**Available data**:
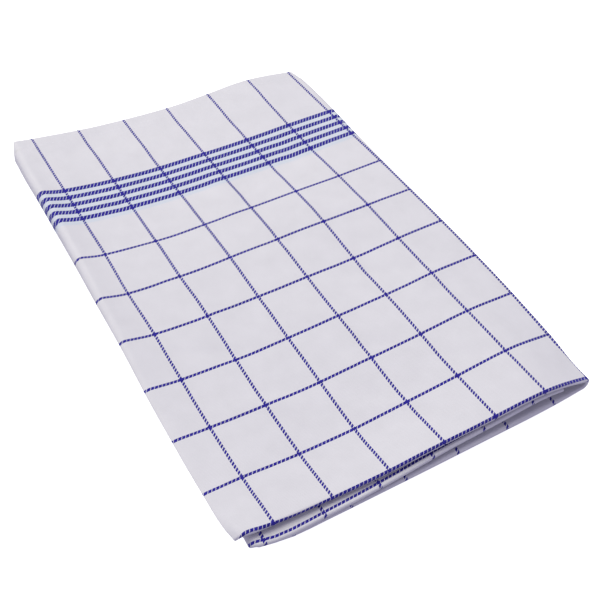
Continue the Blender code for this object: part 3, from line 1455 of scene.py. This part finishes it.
@dataclass
class WovenTowel:
    """The whole towel: one thin sheet on the pad's folds.

    Attributes:
        pad: How the cloth lies.
        finish: What it is woven of.
        fine: Grid step where the cloth shows.
        coarse: Grid step where it is hidden.
        edge_round: Radius at selvages and hems.
        sharp: Edges that turn by more than this are rounded, in degrees.
        edge_steps: Steps across the free edge.
        right_turn_steps: Steps round the fold between the top and the base panel.
        left_turn_steps: Steps round the fold between the base and the middle panel.
        front_turn_steps: Steps round the front fold.
        near_front: Distances from the front fold of the first rows of the grid.
        near_hem: Distances from the hem's edge of the last ones.
        before_hem: The evenly spaced rows end this far before the hem.
    """

    pad: FoldedPad = field(default_factory=FoldedPad)
    finish: CottonTwill = field(default_factory=CottonTwill)
    fine: float = 2.0
    coarse: float = 9.0
    edge_round: float = 0.24
    sharp: float = 70.0
    edge_steps: int = 20
    right_turn_steps: int = 16
    left_turn_steps: int = 12
    front_turn_steps: int = 12
    near_front: Row = (0.0, 0.6, 1.3, 2.2, 3.4, 5.0, 7.0)
    near_hem: Row = (9.75, 6.5, 3.5, 1.4, 0.0)
    before_hem: float = 1.2

    def sections(self) -> list[Section]:
        """All lines along the cloth, from the top panel's selvage to the middle panel's."""
        pad = self.pad
        start = pad.edge_start / pad.panel_width
        top_steps = round((pad.panel_width - pad.edge_start) / self.fine)
        hidden = round(pad.panel_width / self.coarse)
        found = [
            pad.edge_section(1.0 - k / self.edge_steps) for k in range(self.edge_steps + 1)
        ]
        found += [
            pad.flat_section(Panel.TOP, mix(start, 1.0, k / top_steps))
            for k in range(1, top_steps + 1)
        ]
        found += [
            pad.turn_section(Panel.TOP, Side.RIGHT, 1.0 - k / self.right_turn_steps)
            for k in range(1, self.right_turn_steps)
        ]
        found += [pad.flat_section(Panel.BASE, 1.0 - k / hidden) for k in range(hidden + 1)]
        found += [
            pad.turn_section(Panel.MIDDLE, Side.LEFT, k / self.left_turn_steps)
            for k in range(1, self.left_turn_steps)
        ]
        end = pad.middle_width / pad.panel_width
        found += [pad.flat_section(Panel.MIDDLE, end * k / hidden) for k in range(hidden + 1)]
        return found

    def stops(self) -> list[Stop]:
        """All places along the cloth, from one hem over the front fold to the other."""
        half = self.pad.cloth.length / 2.0
        hem = self.pad.cloth.hem_width
        hem_starts = (half - hem - self.before_hem / 2.0) / half
        turn = [
            Stop(0.0, math.pi * k / self.front_turn_steps) for k in range(1, self.front_turn_steps)
        ]

        def even_rows(step: float) -> list[float]:
            """Even rows between those near the front fold and the hem.

            Args:
                step: About how far they are apart.

            Returns:
                Their distances from the front fold.
            """
            first, last = self.near_front[-1], half - hem - self.before_hem
            count = round((last - first) / step)
            return [mix(first, last, k / count) for k in range(1, count + 1)]

        outer = [Stop((half - d) / half, 0.0, True) for d in reversed(self.near_hem)]
        outer.append(Stop(hem_starts, 0.0))
        outer += [Stop(d / half, 0.0) for d in reversed(even_rows(self.fine))]
        outer += [Stop(d / half, 0.0) for d in reversed(self.near_front)]
        inner = [Stop(d / half, math.pi) for d in self.near_front]
        inner += [Stop(d / half, math.pi) for d in even_rows(self.coarse)]
        inner.append(Stop(hem_starts, math.pi))
        inner += [Stop((half - d) / half, math.pi, True) for d in self.near_hem]
        return outer + turn + inner

    def build(self) -> bpy.types.Object:
        """Folds a flat grid, and gives it thickness, rounded edges and its finish.

        Returns:
            The towel.
        """
        sections, stops = self.sections(), self.stops()
        across, along = len(sections) - 1, len(stops) - 1
        shape = bmesh.new()
        bmesh.ops.create_grid(shape, x_segments=across, y_segments=along, size=1.0)
        thick = shape.verts.layers.deform.verify()
        points: dict[int, ClothPoint] = {}
        for vertex in shape.verts:
            i = round((vertex.co.x + 1.0) / 2.0 * across)
            j = round((vertex.co.y + 1.0) / 2.0 * along)
            point = self.pad.point(sections[i], stops[j])
            points[vertex.index] = point
            vertex.co = point.place
            vertex[thick][0] = point.sheet / self.pad.cloth.hem_sheet
        runs = shape.loops.layers.uv.new(UV_NAME)
        for face in shape.faces:
            for loop in face.loops:
                point = points[loop.vert.index]
                loop[runs].uv = (point.run, point.length)
        towel = make_piece("woven_towel", shape, self.finish.material())
        towel.vertex_groups.new(name=THICKNESS_GROUP)
        sheet = towel.modifiers.new("sheet thickness", "SOLIDIFY")
        sheet.thickness = self.pad.cloth.hem_sheet * MM
        sheet.offset = 0.0
        sheet.vertex_group = THICKNESS_GROUP
        sheet.use_even_offset = True
        edges = towel.modifiers.new("soft edges", "BEVEL")
        edges.affect = "EDGES"
        edges.limit_method = "ANGLE"
        edges.angle_limit = math.radians(self.sharp)
        edges.width = self.edge_round * MM
        edges.segments = 2
        edges.profile = 0.5
        edges.material = -1
        LOG.info("woven towel: %d sections by %d stops", across + 1, along + 1)
        return towel


@dataclass
class HemStitching:
    """The two rows of lockstitches that hold the hems, seen on the cloth's right side.

    Attributes:
        pad: How the cloth lies.
        finish: The thread.
        from_edge: Distance of the row from the hem's edge.
        pitch: From one stitch to the next.
        length: Of one stitch.
        thread: Thickness of the thread.
        sunk: How far the thread lies in the cloth.
        sides: Sides of the thread's section.
        bow: How a stitch dives into the cloth at its ends.
    """

    pad: FoldedPad = field(default_factory=FoldedPad)
    finish: SewingThread = field(default_factory=SewingThread)
    from_edge: float = 8.5
    pitch: float = 2.6
    length: float = 2.1
    thread: float = 0.28
    sunk: float = 0.16
    sides: int = 6
    bow: tuple[Row, ...] = (
        # share of the stitch, how far it dives by its own radius, its girth
        (0.0, 1.0, 0.5),
        (0.2, 0.2, 0.9),
        (0.8, 0.2, 0.9),
        (1.0, 1.0, 0.5),
    )

    def row(self, sections: list[Section], stop: Stop) -> list[tuple[Vector, Vector]]:
        """Places along one row, on the cloth's right side.

        Args:
            sections: The lines along the pad, in order across the cloth.
            stop: Where the row lies along the pad.

        Returns:
            Points and outward normals.
        """
        found = []
        for section in sections:
            spot = section.read(stop.share)
            # The right side faces away from the panel's other sheet.
            out = Vector((spot.out_x, 0.0, spot.out_z)) * math.cos(stop.angle)
            point = self.pad.point(section, stop)
            lift = point.sheet / 2.0 + self.thread / 2.0 - self.sunk
            found.append((point.place + out * lift * MM, out))
        return found

    def stitch(self) -> bpy.types.Mesh:
        """Makes one stitch, a short bowed thread.

        Returns:
            Its mesh, which starts at the origin and is a metre long, along -Z.
        """
        shape = bmesh.new()
        radius = self.thread / 2.0 * MM
        before: list[bmesh.types.BMEdge] = []
        for share, dive, girth in self.bow:
            ring = bmesh.ops.create_circle(
                shape,
                cap_ends=share in (0.0, 1.0),
                segments=self.sides,
                radius=radius * girth,
                matrix=Matrix.Translation((dive * radius, 0.0, -share)),
            )
            edges = list({edge for vertex in ring["verts"] for edge in vertex.link_edges})
            if before:
                bmesh.ops.bridge_loops(shape, edges=before + edges)
            before = edges
        mesh = bpy.data.meshes.new("stitch")
        shape.to_mesh(mesh)
        shape.free()
        return mesh

    def sew(
        self, shape: bmesh.types.BMesh, stitch: bpy.types.Mesh, a: Vector, b: Vector, out: Vector
    ) -> None:
        """Adds a stitch, drawn to its real length.

        Args:
            shape: Mesh that the stitch is added to.
            stitch: Mesh of one stitch.
            a: Its start.
            b: Its end.
            out: Direction away from the cloth.
        """
        along = b - a
        across = along.cross(out).normalized()
        up = across.cross(along).normalized()
        turned = Matrix((-up, across, -along)).transposed().to_4x4()
        sewn = len(shape.verts)
        shape.from_mesh(stitch)
        shape.verts.ensure_lookup_table()
        bmesh.ops.transform(
            shape, matrix=Matrix.Translation(a) @ turned, verts=shape.verts[sewn:]
        )

    def build(self, sections: list[Section]) -> bpy.types.Object:
        """Sews both rows.

        Args:
            sections: The lines along the pad, in order across the cloth.

        Returns:
            The stitches of both hems, as one piece.
        """
        half = self.pad.cloth.length / 2.0
        share = (half - self.from_edge) / half
        stitch = self.stitch()
        shape = bmesh.new()
        count = 0
        for angle in (0.0, math.pi):
            row = self.row(sections, Stop(share, angle, True))
            runs = [0.0]
            for (a, _), (b, _) in zip(row, row[1:]):
                runs.append(runs[-1] + (b - a).length / MM)
            start = self.pitch
            while start + self.length < runs[-1] - self.pitch:
                ends = []
                for run in (start, start + self.length):
                    k = max(i for i, r in enumerate(runs[:-1]) if r <= run)
                    t = (run - runs[k]) / (runs[k + 1] - runs[k])
                    ends.append((row[k][0].lerp(row[k + 1][0], t), row[k][1]))
                self.sew(shape, stitch, ends[0][0], ends[1][0], ends[0][1])
                start += self.pitch
                count += 1
        bpy.data.meshes.remove(stitch)
        bmesh.ops.recalc_face_normals(shape, faces=shape.faces)
        stitching = make_piece("hem_stitching", shape, self.finish.material())
        LOG.info("hem stitching: %d stitches", count)
        return stitching


# ------------------------------------------------------------------------------- studio


@dataclass
class Studio:
    """Plain pale floor, soft light and the camera.

    Attributes:
        floor: The floor's finish.
        floor_size: Half the floor's side, in metres.
        floor_z: Height of the floor, just under the towel so that they don't meet.
        sky: Strength of the even light from all round.
        sky_colour: Its colour, a little cool.
        lamp_colour: Colour of the lamp, a little warm.
        lamp_power: Power of the lamp, in watts.
        lamp_size: Side of the lamp, in metres.
        lamp_place: Where it hangs, above and behind the towel, in metres.
        azimuth: Direction in which the camera looks, from +Y towards +X, in degrees.
        elevation: How far it looks down, in degrees.
        roll: How far it is turned about its own line of sight, in degrees.
        distance: From the point that it looks at, in metres.
        target: The point that it looks at, in metres.
        lens: Focal length.
        sensor: Width of the sensor that the focal length goes with.
        nearest: What lies nearer to the camera than this isn't seen, in metres.
    """

    floor: LightTable = field(default_factory=LightTable)
    floor_size: float = 4.0
    floor_z: float = -0.0002
    sky: float = 0.57
    sky_colour: str = "#e2dfff"
    lamp_colour: str = "#feffeb"
    lamp_power: float = 108.0
    lamp_size: float = 3.0
    lamp_place: Row = (-0.55, 1.25, 3.0)
    azimuth: float = 32.90
    elevation: float = 46.28
    roll: float = 3.50
    distance: float = 0.567
    target: Row = (0.00015, -0.03188, 0.0)
    lens: float = 58.57
    sensor: float = 36.0
    nearest: float = 0.01

    def build_floor(self) -> bpy.types.Object:
        """Lays the floor.

        Returns:
            The floor.
        """
        shape = bmesh.new()
        bmesh.ops.create_grid(shape, x_segments=2, y_segments=2, size=self.floor_size)
        floor = make_piece("studio_floor", shape, self.floor.material())
        floor.location.z = self.floor_z
        # Its glow is for the ground only and doesn't reach the cloth.
        floor.visible_diffuse = False
        return floor

    def build_light(self) -> None:
        """Hangs a large soft lamp behind the towel in an evenly bright room."""
        world = bpy.data.worlds.new("studio_room")
        world.use_nodes = True
        background = world.node_tree.nodes["Background"]
        background.inputs["Color"].default_value = linear(self.sky_colour)
        background.inputs["Strength"].default_value = self.sky
        bpy.context.scene.world = world
        lamp = bpy.data.lights.new("soft_lamp", "AREA")
        lamp.energy = self.lamp_power
        lamp.color = linear(self.lamp_colour)[:3]
        lamp.size = self.lamp_size
        holder = bpy.data.objects.new("soft_lamp", lamp)
        holder.location = self.lamp_place
        holder.rotation_euler = Vector(self.lamp_place).to_track_quat("Z", "Y").to_euler()
        bpy.context.collection.objects.link(holder)

    def build_camera(self) -> bpy.types.Object:
        """Sets up the camera.

        Returns:
            The camera.
        """
        azimuth, elevation = math.radians(self.azimuth), math.radians(self.elevation)
        level = math.cos(elevation)
        ahead = Vector((math.sin(azimuth) * level, math.cos(azimuth) * level, -math.sin(elevation)))
        right = ahead.cross(Vector((0.0, 0.0, 1.0))).normalized()
        turned = Matrix.Rotation(math.radians(-self.roll), 3, ahead)
        right = turned @ right
        up = right.cross(ahead)
        lens = bpy.data.cameras.new("view")
        lens.sensor_width = self.sensor
        lens.lens = self.lens
        lens.clip_start = self.nearest
        camera = bpy.data.objects.new("view", lens)
        rotation = Matrix((right, up, -ahead)).transposed()
        camera.matrix_world = Matrix.Translation(
            Vector(self.target) - ahead * self.distance
        ) @ rotation.to_4x4()
        bpy.context.collection.objects.link(camera)
        bpy.context.scene.camera = camera
        return camera

    def build(self) -> None:
        """Builds floor, light and camera."""
        self.build_floor()
        self.build_light()
        self.build_camera()
        bpy.context.scene.view_settings.view_transform = "Standard"
        LOG.info("studio: floor, lamp and camera")


def main() -> None:
    """Builds the studio, the towel and its stitching, attaches both to the root body and hides the
    imported cloth part.
    """
    logging.basicConfig(level=logging.INFO, format="%(message)s")
    Studio().build()
    weaving = WovenTowel()
    towel = weaving.build()
    stitching = HemStitching(weaving.pad).build(weaving.sections())
    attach(towel, "root")
    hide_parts("towel_cloth")
    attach(stitching, "root")


if __name__ == "__main__":
    main()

**Directions for this task**: Quote exactly the stretch of lines above that starts at the first one and ends at the line with "the pad's folds.", and nothing beyond it.

**Finished answer**:
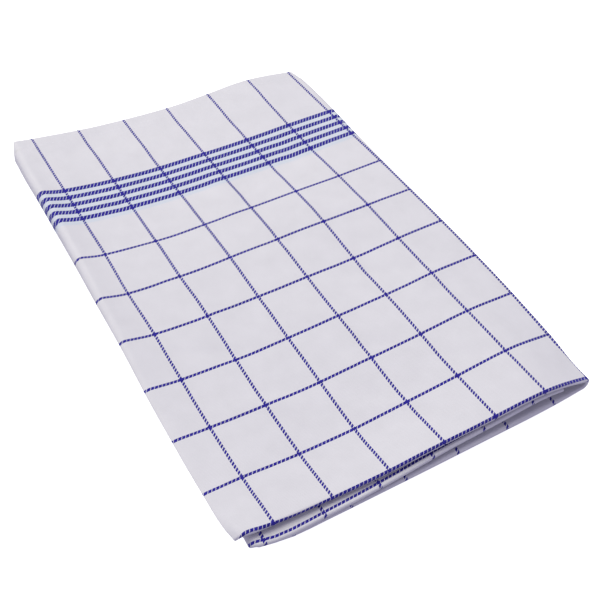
Continue the Blender code for this object: part 3, from line 1455 of scene.py. This part finishes it.
@dataclass
class WovenTowel:
    """The whole towel: one thin sheet on the pad's folds.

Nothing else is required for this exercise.